▸ **Given instruction**:
Copy all of the material below exactly.

▸ **Material provided**:
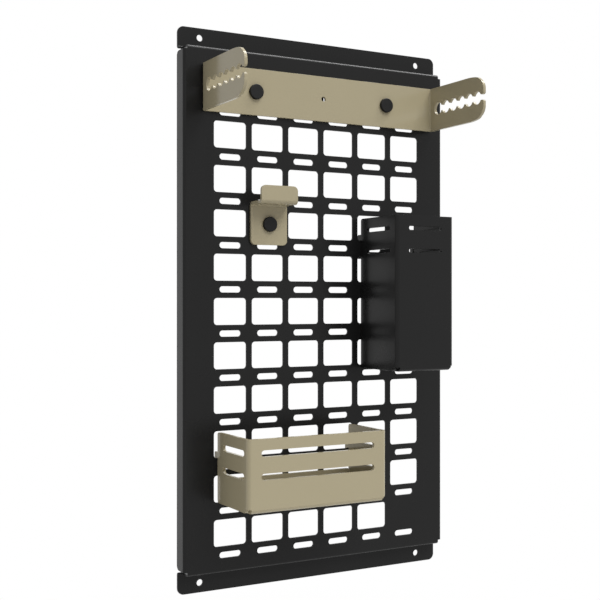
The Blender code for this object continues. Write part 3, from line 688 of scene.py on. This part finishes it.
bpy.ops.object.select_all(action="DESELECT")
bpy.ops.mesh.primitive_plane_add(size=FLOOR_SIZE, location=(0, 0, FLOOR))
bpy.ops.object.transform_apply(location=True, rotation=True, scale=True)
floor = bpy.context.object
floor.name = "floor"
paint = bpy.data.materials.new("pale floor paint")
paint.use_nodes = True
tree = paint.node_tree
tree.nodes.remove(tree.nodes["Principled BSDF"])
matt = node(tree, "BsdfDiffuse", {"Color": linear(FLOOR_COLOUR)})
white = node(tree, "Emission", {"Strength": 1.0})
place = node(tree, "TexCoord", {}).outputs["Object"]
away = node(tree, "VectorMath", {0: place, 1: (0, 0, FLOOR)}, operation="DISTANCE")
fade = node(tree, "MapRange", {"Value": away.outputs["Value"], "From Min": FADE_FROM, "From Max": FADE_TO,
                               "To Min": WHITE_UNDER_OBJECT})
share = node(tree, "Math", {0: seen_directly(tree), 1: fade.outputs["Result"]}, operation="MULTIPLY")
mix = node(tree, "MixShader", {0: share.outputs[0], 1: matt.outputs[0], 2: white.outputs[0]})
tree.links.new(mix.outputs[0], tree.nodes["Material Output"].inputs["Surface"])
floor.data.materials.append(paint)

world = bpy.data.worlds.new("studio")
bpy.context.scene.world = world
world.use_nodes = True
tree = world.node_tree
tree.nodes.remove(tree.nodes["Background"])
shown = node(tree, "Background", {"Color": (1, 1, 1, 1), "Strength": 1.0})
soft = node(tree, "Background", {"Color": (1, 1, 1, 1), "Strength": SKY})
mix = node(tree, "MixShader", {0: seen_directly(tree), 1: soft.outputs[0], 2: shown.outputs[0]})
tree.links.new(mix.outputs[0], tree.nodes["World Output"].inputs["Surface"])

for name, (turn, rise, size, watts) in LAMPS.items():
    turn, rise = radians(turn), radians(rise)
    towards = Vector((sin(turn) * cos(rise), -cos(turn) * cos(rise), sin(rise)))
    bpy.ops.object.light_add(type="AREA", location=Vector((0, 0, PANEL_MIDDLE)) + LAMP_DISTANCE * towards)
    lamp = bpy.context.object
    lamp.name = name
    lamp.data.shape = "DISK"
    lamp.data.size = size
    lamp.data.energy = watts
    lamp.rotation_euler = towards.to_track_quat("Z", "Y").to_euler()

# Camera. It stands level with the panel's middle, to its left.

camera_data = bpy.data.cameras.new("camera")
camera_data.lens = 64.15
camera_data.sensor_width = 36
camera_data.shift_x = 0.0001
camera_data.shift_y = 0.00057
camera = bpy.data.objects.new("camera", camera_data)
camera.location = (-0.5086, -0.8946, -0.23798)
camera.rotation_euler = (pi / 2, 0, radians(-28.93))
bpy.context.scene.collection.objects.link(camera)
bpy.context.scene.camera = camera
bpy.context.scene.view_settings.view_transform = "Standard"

▸ **Result for this exercise**:
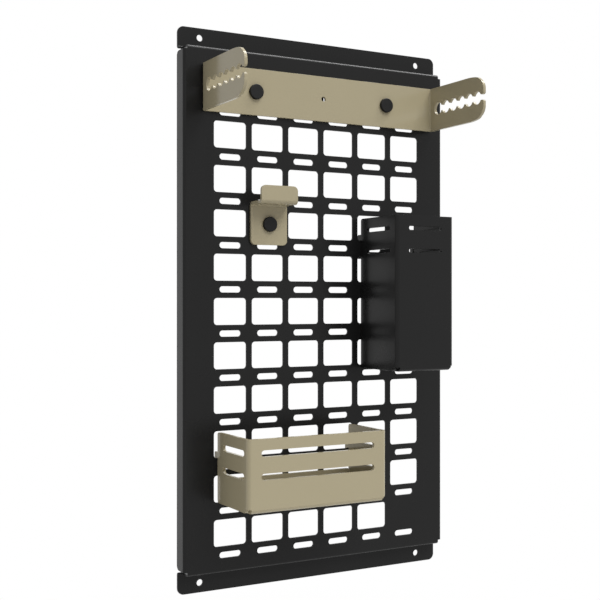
The Blender code for this object continues. Write part 3, from line 688 of scene.py on. This part finishes it.
bpy.ops.object.select_all(action="DESELECT")
bpy.ops.mesh.primitive_plane_add(size=FLOOR_SIZE, location=(0, 0, FLOOR))
bpy.ops.object.transform_apply(location=True, rotation=True, scale=True)
floor = bpy.context.object
floor.name = "floor"
paint = bpy.data.materials.new("pale floor paint")
paint.use_nodes = True
tree = paint.node_tree
tree.nodes.remove(tree.nodes["Principled BSDF"])
matt = node(tree, "BsdfDiffuse", {"Color": linear(FLOOR_COLOUR)})
white = node(tree, "Emission", {"Strength": 1.0})
place = node(tree, "TexCoord", {}).outputs["Object"]
away = node(tree, "VectorMath", {0: place, 1: (0, 0, FLOOR)}, operation="DISTANCE")
fade = node(tree, "MapRange", {"Value": away.outputs["Value"], "From Min": FADE_FROM, "From Max": FADE_TO,
                               "To Min": WHITE_UNDER_OBJECT})
share = node(tree, "Math", {0: seen_directly(tree), 1: fade.outputs["Result"]}, operation="MULTIPLY")
mix = node(tree, "MixShader", {0: share.outputs[0], 1: matt.outputs[0], 2: white.outputs[0]})
tree.links.new(mix.outputs[0], tree.nodes["Material Output"].inputs["Surface"])
floor.data.materials.append(paint)

world = bpy.data.worlds.new("studio")
bpy.context.scene.world = world
world.use_nodes = True
tree = world.node_tree
tree.nodes.remove(tree.nodes["Background"])
shown = node(tree, "Background", {"Color": (1, 1, 1, 1), "Strength": 1.0})
soft = node(tree, "Background", {"Color": (1, 1, 1, 1), "Strength": SKY})
mix = node(tree, "MixShader", {0: seen_directly(tree), 1: soft.outputs[0], 2: shown.outputs[0]})
tree.links.new(mix.outputs[0], tree.nodes["World Output"].inputs["Surface"])

for name, (turn, rise, size, watts) in LAMPS.items():
    turn, rise = radians(turn), radians(rise)
    towards = Vector((sin(turn) * cos(rise), -cos(turn) * cos(rise), sin(rise)))
    bpy.ops.object.light_add(type="AREA", location=Vector((0, 0, PANEL_MIDDLE)) + LAMP_DISTANCE * towards)
    lamp = bpy.context.object
    lamp.name = name
    lamp.data.shape = "DISK"
    lamp.data.size = size
    lamp.data.energy = watts
    lamp.rotation_euler = towards.to_track_quat("Z", "Y").to_euler()

# Camera. It stands level with the panel's middle, to its left.

camera_data = bpy.data.cameras.new("camera")
camera_data.lens = 64.15
camera_data.sensor_width = 36
camera_data.shift_x = 0.0001
camera_data.shift_y = 0.00057
camera = bpy.data.objects.new("camera", camera_data)
camera.location = (-0.5086, -0.8946, -0.23798)
camera.rotation_euler = (pi / 2, 0, radians(-28.93))
bpy.context.scene.collection.objects.link(camera)
bpy.context.scene.camera = camera
bpy.context.scene.view_settings.view_transform = "Standard"